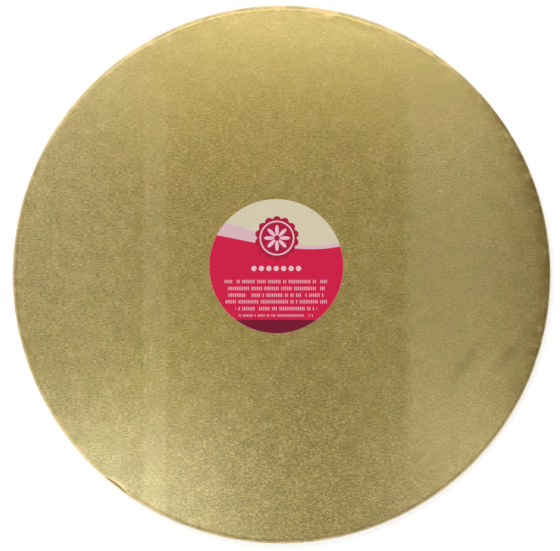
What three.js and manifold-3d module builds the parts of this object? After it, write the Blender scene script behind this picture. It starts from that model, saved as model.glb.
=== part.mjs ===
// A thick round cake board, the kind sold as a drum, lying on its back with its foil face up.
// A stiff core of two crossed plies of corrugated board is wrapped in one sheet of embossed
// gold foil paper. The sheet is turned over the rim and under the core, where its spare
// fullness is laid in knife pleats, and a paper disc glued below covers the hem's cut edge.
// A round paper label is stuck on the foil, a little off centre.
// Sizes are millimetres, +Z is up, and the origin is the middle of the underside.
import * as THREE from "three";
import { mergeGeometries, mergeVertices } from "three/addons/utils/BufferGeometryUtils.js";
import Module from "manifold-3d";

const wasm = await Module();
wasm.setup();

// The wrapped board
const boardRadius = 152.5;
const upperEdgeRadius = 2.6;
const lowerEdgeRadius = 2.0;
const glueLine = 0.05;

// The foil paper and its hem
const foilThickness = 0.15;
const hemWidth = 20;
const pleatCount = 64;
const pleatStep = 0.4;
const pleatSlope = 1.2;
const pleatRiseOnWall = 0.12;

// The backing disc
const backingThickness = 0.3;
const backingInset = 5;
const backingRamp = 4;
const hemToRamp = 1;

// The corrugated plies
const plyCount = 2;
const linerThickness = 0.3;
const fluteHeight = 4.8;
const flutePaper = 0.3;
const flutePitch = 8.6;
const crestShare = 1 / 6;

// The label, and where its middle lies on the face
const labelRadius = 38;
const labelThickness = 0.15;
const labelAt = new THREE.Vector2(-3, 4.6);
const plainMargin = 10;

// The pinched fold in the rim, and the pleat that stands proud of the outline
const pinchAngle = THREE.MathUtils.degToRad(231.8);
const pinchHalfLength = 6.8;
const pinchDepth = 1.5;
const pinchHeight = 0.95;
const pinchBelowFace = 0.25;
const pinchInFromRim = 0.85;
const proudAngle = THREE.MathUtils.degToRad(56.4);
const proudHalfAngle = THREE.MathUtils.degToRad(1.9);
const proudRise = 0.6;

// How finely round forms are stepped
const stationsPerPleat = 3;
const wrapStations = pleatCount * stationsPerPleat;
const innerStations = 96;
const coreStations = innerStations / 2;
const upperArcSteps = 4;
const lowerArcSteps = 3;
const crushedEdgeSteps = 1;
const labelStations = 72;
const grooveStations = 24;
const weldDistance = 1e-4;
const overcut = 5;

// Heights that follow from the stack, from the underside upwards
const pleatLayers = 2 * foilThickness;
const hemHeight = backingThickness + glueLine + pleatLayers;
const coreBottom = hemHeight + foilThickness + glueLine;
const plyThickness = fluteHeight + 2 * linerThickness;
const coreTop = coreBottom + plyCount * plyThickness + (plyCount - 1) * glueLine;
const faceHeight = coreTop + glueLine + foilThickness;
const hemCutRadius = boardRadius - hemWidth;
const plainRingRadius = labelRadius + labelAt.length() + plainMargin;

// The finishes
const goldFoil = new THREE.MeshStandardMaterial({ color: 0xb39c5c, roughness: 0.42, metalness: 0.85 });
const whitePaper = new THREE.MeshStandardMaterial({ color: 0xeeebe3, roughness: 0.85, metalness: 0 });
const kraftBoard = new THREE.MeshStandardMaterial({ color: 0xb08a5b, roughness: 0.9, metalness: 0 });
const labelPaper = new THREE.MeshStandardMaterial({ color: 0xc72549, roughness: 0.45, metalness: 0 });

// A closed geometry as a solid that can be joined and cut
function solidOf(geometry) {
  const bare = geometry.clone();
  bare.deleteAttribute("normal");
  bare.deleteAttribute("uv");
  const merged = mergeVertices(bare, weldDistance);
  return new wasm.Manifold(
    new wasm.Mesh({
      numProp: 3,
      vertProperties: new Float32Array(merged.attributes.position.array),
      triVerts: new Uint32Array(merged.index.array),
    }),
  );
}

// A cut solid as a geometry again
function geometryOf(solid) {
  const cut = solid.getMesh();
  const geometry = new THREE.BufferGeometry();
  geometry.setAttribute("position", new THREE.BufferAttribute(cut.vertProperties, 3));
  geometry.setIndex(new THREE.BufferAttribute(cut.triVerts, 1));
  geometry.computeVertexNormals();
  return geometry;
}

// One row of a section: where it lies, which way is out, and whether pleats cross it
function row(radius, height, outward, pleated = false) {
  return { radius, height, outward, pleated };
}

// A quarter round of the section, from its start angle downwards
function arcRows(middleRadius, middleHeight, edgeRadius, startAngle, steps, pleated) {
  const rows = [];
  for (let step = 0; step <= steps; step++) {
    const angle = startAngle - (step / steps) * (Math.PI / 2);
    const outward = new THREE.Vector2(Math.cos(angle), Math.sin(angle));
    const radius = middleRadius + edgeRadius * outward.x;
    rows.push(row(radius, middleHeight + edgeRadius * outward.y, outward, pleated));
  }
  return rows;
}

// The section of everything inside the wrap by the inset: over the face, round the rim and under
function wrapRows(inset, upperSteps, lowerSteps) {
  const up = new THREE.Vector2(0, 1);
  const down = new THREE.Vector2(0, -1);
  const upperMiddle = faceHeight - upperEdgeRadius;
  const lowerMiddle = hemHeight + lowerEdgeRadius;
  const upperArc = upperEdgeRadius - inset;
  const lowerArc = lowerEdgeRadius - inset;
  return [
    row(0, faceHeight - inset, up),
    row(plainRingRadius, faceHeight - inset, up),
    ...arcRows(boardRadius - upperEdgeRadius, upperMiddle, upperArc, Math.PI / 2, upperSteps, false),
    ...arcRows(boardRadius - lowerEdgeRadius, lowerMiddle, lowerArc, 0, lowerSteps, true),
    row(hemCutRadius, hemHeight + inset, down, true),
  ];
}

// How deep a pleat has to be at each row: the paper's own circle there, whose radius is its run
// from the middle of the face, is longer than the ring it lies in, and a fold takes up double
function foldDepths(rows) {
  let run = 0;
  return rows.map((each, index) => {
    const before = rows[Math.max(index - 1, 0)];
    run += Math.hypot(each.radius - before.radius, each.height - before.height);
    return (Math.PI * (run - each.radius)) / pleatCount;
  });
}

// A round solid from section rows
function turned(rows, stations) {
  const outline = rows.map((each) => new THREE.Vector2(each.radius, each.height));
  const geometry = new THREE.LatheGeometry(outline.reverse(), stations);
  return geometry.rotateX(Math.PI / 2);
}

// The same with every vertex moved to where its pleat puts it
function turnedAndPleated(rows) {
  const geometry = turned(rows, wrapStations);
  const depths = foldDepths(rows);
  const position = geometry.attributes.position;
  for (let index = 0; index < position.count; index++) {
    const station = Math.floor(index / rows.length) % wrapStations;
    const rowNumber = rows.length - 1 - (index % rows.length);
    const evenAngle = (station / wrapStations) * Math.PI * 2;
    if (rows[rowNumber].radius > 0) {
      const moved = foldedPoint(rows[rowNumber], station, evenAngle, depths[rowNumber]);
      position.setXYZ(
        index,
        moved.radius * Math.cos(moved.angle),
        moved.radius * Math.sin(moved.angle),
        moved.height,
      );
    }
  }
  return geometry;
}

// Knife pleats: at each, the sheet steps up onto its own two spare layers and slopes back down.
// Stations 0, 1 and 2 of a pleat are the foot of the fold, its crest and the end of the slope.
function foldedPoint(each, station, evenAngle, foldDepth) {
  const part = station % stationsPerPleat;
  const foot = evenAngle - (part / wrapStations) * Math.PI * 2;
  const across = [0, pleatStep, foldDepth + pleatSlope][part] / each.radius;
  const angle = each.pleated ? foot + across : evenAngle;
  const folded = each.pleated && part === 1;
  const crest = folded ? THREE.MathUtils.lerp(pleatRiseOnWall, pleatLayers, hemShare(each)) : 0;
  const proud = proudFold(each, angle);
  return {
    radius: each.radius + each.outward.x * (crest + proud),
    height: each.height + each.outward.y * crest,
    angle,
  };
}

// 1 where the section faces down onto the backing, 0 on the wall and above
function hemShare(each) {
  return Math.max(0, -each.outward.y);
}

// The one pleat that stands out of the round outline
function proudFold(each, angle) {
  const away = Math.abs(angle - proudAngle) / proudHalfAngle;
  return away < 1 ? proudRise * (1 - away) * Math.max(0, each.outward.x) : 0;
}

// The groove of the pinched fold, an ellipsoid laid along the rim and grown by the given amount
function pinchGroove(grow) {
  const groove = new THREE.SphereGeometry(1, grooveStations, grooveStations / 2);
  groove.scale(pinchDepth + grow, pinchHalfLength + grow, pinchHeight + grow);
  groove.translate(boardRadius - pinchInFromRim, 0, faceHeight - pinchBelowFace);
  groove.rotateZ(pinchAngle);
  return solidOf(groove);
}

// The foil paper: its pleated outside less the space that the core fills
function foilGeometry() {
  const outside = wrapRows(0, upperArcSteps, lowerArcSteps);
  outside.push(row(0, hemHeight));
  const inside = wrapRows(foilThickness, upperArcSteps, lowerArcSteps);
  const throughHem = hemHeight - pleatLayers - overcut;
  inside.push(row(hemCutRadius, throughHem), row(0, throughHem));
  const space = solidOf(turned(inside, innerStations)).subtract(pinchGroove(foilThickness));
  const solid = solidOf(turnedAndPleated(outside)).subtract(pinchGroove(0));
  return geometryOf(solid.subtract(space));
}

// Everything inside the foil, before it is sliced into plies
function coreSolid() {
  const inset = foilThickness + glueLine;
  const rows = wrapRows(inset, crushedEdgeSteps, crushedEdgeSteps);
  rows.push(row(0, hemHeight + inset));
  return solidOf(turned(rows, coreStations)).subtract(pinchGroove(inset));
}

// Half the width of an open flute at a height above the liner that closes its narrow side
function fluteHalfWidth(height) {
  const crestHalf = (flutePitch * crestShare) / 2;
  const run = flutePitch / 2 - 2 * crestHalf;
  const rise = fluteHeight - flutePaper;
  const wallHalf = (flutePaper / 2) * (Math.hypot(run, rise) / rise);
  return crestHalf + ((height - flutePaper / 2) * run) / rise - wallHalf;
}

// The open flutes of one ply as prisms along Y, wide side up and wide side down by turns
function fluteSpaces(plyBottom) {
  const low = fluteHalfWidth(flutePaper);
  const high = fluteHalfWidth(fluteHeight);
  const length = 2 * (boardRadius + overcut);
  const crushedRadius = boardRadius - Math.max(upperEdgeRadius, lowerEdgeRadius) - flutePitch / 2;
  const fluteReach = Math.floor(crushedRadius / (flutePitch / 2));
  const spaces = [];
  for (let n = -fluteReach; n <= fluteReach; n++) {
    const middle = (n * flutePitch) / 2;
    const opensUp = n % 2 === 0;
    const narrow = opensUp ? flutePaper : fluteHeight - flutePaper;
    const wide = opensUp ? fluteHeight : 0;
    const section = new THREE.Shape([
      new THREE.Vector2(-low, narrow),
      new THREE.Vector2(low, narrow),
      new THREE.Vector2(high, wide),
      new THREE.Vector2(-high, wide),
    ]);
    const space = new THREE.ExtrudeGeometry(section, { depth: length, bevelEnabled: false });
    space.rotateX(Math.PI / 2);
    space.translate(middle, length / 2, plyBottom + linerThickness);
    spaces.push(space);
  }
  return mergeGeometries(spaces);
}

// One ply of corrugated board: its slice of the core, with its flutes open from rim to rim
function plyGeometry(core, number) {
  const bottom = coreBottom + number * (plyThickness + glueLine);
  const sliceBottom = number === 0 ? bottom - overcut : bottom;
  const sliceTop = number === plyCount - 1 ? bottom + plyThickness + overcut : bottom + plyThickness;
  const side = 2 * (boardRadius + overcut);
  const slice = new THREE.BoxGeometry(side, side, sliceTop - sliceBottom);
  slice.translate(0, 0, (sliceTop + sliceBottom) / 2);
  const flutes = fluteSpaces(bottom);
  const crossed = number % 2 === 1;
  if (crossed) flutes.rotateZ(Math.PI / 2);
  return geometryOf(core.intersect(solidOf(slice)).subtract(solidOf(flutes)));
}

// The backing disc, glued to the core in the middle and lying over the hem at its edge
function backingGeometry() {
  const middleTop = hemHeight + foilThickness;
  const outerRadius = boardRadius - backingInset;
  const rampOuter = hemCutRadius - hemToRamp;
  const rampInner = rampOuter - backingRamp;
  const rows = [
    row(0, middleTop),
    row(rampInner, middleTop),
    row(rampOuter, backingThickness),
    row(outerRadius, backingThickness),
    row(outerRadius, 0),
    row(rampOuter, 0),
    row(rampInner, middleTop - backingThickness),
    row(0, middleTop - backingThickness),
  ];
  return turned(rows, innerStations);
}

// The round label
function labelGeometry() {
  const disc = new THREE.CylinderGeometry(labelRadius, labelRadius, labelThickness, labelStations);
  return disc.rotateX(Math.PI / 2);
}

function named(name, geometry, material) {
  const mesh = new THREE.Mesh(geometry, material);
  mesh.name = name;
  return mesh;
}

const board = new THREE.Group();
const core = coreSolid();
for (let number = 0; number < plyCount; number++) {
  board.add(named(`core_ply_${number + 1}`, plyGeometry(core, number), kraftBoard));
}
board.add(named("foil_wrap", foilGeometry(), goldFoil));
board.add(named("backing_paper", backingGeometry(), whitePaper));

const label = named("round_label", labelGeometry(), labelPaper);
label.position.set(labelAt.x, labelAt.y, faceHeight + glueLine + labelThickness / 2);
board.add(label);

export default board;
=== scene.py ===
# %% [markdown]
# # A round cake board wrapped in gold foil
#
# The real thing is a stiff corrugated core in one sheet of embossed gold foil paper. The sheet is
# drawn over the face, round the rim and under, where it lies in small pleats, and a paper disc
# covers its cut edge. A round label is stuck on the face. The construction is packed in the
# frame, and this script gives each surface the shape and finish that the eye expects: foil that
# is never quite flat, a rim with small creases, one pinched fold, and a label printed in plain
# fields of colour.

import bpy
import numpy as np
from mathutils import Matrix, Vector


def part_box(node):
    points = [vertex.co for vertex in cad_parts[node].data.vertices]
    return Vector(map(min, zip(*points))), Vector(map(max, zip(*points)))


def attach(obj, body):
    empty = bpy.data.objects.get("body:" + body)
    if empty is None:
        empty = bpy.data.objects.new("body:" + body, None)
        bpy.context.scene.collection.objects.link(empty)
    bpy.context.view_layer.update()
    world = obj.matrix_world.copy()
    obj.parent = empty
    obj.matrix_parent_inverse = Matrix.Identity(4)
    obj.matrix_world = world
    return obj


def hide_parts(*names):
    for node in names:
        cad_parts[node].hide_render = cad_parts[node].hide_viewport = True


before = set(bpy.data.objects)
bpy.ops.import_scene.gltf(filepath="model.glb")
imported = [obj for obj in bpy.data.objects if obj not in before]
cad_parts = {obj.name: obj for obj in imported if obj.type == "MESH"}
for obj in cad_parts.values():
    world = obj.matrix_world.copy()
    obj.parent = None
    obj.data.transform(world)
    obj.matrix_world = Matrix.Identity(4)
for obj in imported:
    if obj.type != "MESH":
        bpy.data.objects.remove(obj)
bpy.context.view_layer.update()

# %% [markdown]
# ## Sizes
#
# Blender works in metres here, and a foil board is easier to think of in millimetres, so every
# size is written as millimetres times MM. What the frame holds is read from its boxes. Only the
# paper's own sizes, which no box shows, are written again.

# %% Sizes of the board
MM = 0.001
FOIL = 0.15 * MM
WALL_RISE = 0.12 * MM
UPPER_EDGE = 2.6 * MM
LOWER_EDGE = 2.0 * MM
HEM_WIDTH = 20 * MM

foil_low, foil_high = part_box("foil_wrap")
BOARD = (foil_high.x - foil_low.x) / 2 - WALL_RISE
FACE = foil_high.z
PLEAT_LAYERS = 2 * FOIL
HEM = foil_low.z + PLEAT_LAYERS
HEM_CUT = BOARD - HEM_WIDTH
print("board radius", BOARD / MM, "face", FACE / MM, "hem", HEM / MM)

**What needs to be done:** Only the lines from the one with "const board = new THREE.Group();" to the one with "if empty is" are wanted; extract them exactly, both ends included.

**Expected answer:**
const board = new THREE.Group();
const core = coreSolid();
for (let number = 0; number < plyCount; number++) {
  board.add(named(`core_ply_${number + 1}`, plyGeometry(core, number), kraftBoard));
}
board.add(named("foil_wrap", foilGeometry(), goldFoil));
board.add(named("backing_paper", backingGeometry(), whitePaper));

const label = named("round_label", labelGeometry(), labelPaper);
label.position.set(labelAt.x, labelAt.y, faceHeight + glueLine + labelThickness / 2);
board.add(label);

export default board;
=== scene.py ===
# %% [markdown]
# # A round cake board wrapped in gold foil
#
# The real thing is a stiff corrugated core in one sheet of embossed gold foil paper. The sheet is
# drawn over the face, round the rim and under, where it lies in small pleats, and a paper disc
# covers its cut edge. A round label is stuck on the face. The construction is packed in the
# frame, and this script gives each surface the shape and finish that the eye expects: foil that
# is never quite flat, a rim with small creases, one pinched fold, and a label printed in plain
# fields of colour.

import bpy
import numpy as np
from mathutils import Matrix, Vector


def part_box(node):
    points = [vertex.co for vertex in cad_parts[node].data.vertices]
    return Vector(map(min, zip(*points))), Vector(map(max, zip(*points)))


def attach(obj, body):
    empty = bpy.data.objects.get("body:" + body)
    if empty is None:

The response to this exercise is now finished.